Wednesday, November 28, 2007

His Name Is Alive - Sweet Earth Flower (High Two, 2007)

This album by the improvising rock collective His Name is Alive is a tribute to the music of free-jazz pioneer Marion Brown. Saxophonist Brown recorded several influential albums for ESP, Impulse! and ECM during the 1960's and 70's before become inactive recently due to health concerns. This album compiles both studio and live versions of songs by the legendary jazz saxophonist and the group is comprised of: Warn Defever on guitar and piano, Elliot Bergman on tenor saxophone, Jamie Saltsman on bass, Justin Walter on trumpet, Michael Herbst on alto saxophone, Erik Hall on electric piano and Jamie Easter, Olman Piedra and Dan Piccolo on percussion. There is a spooky and haunting opening to the album on "Sweet Earth Flying" with slow building piano and trumpet setting the stage, and elastic bass underpinning the sound. Saxophone bubbles up halfway through "Juba Lee" to give the music a focal point and building to a deep cacophony steeped in the ecstatic free jazz tradition. A live version of "Capricorn Moon" in the centerpiece of the album, featuring wonderfully moody electric guitar and pungent saxophone solos.
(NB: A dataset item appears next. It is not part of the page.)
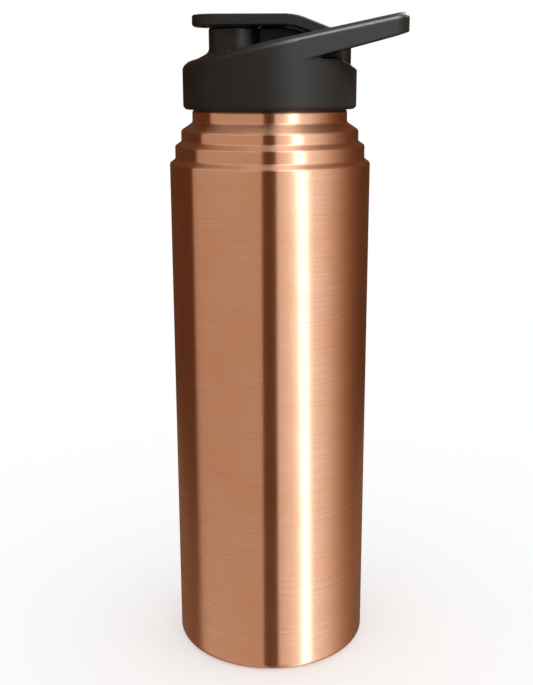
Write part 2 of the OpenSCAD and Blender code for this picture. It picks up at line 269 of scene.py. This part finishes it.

This is a lengthy and impressive performance of one of Brown's best known themes. "November Cotton Flower" has beautiful shimmering electric piano and percussion. Erik Hall plays the Fender Rhodes with particular beauty on this track as he does throughout the album. Bergman gets a wonderful free form solo over guitar playing reminiscent of Sonny Sharrock on "Bismillahi 'Rrahmani 'Rrahim" which is a deeply spiritual blend of free jazz and abstract improvisation. Two version of Brown's "Geechee Reflections" are presented, a live version which is performed electrically with wah pedal guitar and trumpet improvising over a bed of percussion, and a studio version featuring acoustic piano. An emotional trumpet solo fuels the finale "Sweet Earth Flower" bringing the music to a thoughtful conclusion. This was a heartfelt and well done tribute, far from the rote recitation of Brown's music that might be expected. This album captures the spirit of exploration that is at the heart of jazz.